--- START Source records ---

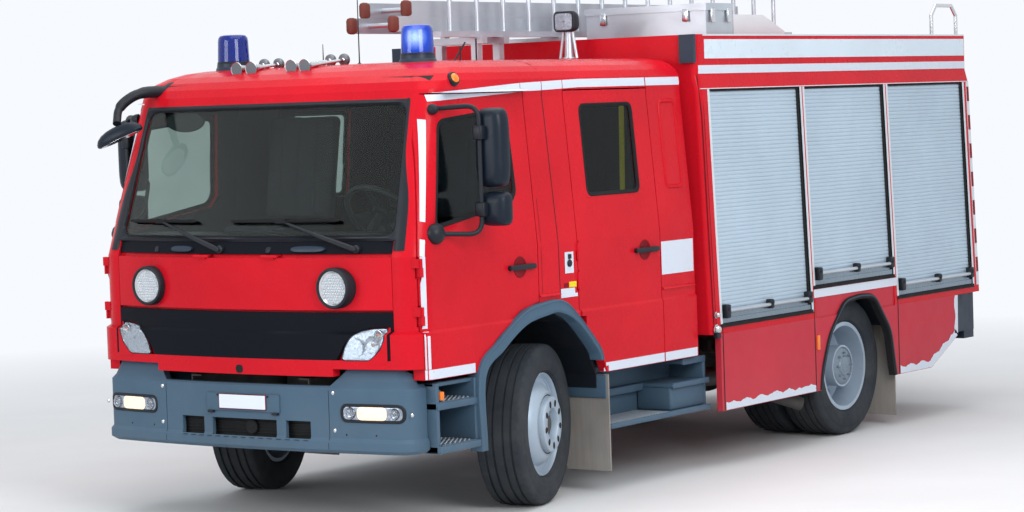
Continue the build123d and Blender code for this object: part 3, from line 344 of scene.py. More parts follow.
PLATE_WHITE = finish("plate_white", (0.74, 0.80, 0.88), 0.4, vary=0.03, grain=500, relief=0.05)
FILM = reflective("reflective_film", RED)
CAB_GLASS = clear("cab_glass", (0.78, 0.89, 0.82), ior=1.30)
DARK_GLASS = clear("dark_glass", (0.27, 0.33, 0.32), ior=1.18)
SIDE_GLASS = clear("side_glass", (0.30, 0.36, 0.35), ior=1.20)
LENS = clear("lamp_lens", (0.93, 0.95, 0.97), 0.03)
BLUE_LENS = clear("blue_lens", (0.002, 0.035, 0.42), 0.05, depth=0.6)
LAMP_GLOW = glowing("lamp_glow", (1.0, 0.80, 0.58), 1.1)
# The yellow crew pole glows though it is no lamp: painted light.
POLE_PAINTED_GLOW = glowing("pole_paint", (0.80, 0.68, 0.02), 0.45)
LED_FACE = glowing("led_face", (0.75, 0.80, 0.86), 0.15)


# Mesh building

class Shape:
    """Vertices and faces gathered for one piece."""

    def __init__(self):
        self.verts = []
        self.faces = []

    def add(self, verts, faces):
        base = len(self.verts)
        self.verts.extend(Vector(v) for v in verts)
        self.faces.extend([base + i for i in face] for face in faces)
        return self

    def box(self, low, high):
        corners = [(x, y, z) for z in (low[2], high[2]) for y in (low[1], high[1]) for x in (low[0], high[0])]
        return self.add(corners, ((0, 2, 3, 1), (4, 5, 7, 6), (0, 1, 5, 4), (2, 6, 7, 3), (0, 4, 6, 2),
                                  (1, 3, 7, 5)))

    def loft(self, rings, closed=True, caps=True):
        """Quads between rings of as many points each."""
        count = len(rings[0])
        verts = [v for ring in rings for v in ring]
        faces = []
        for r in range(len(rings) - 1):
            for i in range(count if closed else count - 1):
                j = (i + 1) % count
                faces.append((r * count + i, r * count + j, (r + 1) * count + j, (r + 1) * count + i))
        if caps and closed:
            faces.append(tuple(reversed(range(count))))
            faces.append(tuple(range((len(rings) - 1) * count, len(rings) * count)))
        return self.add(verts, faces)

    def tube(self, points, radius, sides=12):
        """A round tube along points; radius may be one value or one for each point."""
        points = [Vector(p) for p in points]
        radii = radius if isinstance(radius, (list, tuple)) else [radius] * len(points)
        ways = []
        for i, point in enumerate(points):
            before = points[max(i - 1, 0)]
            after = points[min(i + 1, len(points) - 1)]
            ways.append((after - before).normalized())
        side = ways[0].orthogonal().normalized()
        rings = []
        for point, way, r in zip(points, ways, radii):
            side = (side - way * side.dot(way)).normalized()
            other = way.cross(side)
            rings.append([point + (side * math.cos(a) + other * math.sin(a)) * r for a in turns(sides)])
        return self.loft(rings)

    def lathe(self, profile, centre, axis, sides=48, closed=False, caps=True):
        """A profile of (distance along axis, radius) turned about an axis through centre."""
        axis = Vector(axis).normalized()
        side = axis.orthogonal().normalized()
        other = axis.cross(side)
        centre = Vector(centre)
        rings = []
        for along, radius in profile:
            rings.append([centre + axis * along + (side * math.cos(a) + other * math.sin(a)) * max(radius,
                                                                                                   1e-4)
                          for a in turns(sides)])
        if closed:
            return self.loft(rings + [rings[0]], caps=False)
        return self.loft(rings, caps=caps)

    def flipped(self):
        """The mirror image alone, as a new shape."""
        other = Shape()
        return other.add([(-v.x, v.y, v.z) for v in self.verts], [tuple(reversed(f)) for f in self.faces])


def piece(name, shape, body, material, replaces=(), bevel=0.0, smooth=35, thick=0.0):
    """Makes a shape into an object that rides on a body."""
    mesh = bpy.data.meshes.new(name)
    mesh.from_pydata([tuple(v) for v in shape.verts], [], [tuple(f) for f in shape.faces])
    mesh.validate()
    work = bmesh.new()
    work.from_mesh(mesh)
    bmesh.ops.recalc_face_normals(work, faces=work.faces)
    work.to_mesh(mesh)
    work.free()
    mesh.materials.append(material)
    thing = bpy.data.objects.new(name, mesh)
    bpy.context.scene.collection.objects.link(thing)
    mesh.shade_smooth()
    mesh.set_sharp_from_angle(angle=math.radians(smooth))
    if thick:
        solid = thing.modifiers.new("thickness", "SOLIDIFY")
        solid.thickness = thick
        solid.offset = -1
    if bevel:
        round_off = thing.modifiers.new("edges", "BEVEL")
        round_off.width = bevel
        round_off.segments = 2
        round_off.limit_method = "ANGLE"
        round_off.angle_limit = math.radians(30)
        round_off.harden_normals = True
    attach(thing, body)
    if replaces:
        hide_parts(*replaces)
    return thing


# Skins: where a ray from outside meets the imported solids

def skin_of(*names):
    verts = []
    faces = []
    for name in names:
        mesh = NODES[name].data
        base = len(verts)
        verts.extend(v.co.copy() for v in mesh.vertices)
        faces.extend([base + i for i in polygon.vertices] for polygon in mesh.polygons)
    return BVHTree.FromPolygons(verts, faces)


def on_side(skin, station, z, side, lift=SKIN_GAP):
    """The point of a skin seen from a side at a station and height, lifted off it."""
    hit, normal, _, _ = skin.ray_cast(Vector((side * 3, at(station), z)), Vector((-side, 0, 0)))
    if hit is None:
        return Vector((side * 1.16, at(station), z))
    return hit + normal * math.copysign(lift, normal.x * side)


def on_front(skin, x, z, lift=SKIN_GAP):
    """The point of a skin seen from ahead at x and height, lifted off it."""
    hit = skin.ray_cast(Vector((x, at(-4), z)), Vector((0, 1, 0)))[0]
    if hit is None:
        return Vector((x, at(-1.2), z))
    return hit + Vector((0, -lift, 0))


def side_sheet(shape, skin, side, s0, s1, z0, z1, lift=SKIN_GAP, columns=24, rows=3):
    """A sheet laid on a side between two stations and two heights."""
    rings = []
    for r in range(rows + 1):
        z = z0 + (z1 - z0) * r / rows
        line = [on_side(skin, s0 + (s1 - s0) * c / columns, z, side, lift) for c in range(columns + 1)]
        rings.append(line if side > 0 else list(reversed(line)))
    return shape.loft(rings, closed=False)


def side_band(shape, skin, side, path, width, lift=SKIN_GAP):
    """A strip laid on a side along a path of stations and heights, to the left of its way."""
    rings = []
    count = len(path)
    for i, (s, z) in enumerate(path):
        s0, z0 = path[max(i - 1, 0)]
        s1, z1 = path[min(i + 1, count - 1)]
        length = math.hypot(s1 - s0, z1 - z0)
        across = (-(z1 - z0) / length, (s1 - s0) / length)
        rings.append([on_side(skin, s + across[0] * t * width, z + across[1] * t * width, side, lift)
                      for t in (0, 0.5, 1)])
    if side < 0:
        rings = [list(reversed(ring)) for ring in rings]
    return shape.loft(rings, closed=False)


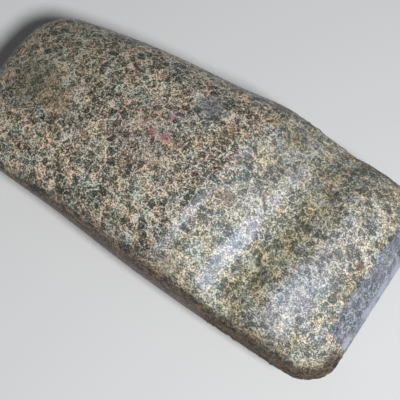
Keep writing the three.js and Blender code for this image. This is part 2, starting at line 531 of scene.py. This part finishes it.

--- END Source records ---

# Your goal
Write down exactly the span of lines above from the one containing "attach(thing, body)" to the one containing "return hit + Vector((0, -lift, 0))", both ends included.

# Output for this task
    attach(thing, body)
    if replaces:
        hide_parts(*replaces)
    return thing


# Skins: where a ray from outside meets the imported solids

def skin_of(*names):
    verts = []
    faces = []
    for name in names:
        mesh = NODES[name].data
        base = len(verts)
        verts.extend(v.co.copy() for v in mesh.vertices)
        faces.extend([base + i for i in polygon.vertices] for polygon in mesh.polygons)
    return BVHTree.FromPolygons(verts, faces)


def on_side(skin, station, z, side, lift=SKIN_GAP):
    """The point of a skin seen from a side at a station and height, lifted off it."""
    hit, normal, _, _ = skin.ray_cast(Vector((side * 3, at(station), z)), Vector((-side, 0, 0)))
    if hit is None:
        return Vector((side * 1.16, at(station), z))
    return hit + normal * math.copysign(lift, normal.x * side)


def on_front(skin, x, z, lift=SKIN_GAP):
    """The point of a skin seen from ahead at x and height, lifted off it."""
    hit = skin.ray_cast(Vector((x, at(-4), z)), Vector((0, 1, 0)))[0]
    if hit is None:
        return Vector((x, at(-1.2), z))
    return hit + Vector((0, -lift, 0))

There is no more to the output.